Jess did not write his own obituary and he had no family member to do it. So a close friend – Ed Wegert (below) – invited several of the people who knew Jess and worked with him, to co-author a collaborative obituary. We are all grateful to Ed for the effort the obituary took and for his caring for Jess in his final years.

In addition, the obituary has some wonderful, not-to-be-overlooked photos of Jess young and old, at home, with friends, sitting at the piano and at his custom-built harpsichord.

It appears in the March issue of Our Lives, a free statewide LGBTQ magazine that is distributed through grocery stores and other retail outlets as well as free subscriptions.

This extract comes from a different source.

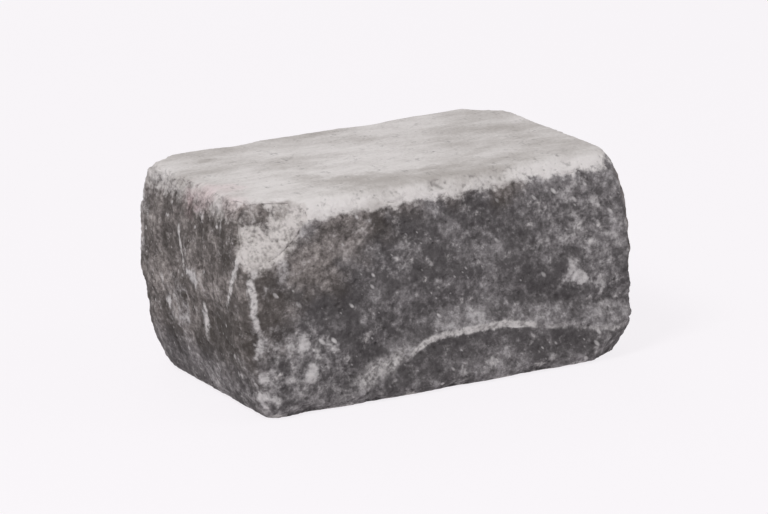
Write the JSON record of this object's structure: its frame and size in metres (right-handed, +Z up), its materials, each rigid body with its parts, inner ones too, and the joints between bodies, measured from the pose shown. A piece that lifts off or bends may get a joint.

Here is a link to the magazine’s home webpage for details about it: https://ourliveswisconsin.com.

That Jess was an exceptional and multi-talented person is obvious even from the distinguished names of the accomplished people who contributed to the obituary:

They include:

Chester Biscardi (below), who is an acclaimed prize-winning composer, UW-Madison graduate, composer and teacher of composition at Sarah Lawrence College.

John Harbison (below), the MacArthur “genius grant” recipient and Pulitzer Prize-winning composer who teaches at MIT and co-directs the nearby Token Creek Chamber Music Festival in the summer.

Rose Mary Harbison (below), who attended the UW-Madison with Jess and became a professional performing and teaching violinist who co-directs the Token Creek Chamber Music Festival.

Steve Miller (below), a close friend who became a bookmaker and is now a professor at the University of Alabama.

The Ear, who knew Jess over many decades, was also invited to contribute.

Here is a link to the joint obituary in Our Lives magazine, a free LGBTQ periodical that you can find in local grocery store and other retail outlets: https://ourliveswisconsin.com/article/remembering-jess-anderson/?fbclid=IwAR027dzv2YqRUNlYF1cF6JyXnEcQxAwcprPYbtBQCs3rYt0Nu847W_xbjpk

Feel free to leave your own thoughts about and memories of Jess in the comment section.

It also seems a fitting tribute to play the final chorus from The St. John Passion of Johann Sebastian Bach. You can hear it in the YouTube video below. It is, if memory serves me well, the same piece of sublime music that Jess played when he signed off from hosting his Sunday morning early music show for many years on WORT-FM 89.9.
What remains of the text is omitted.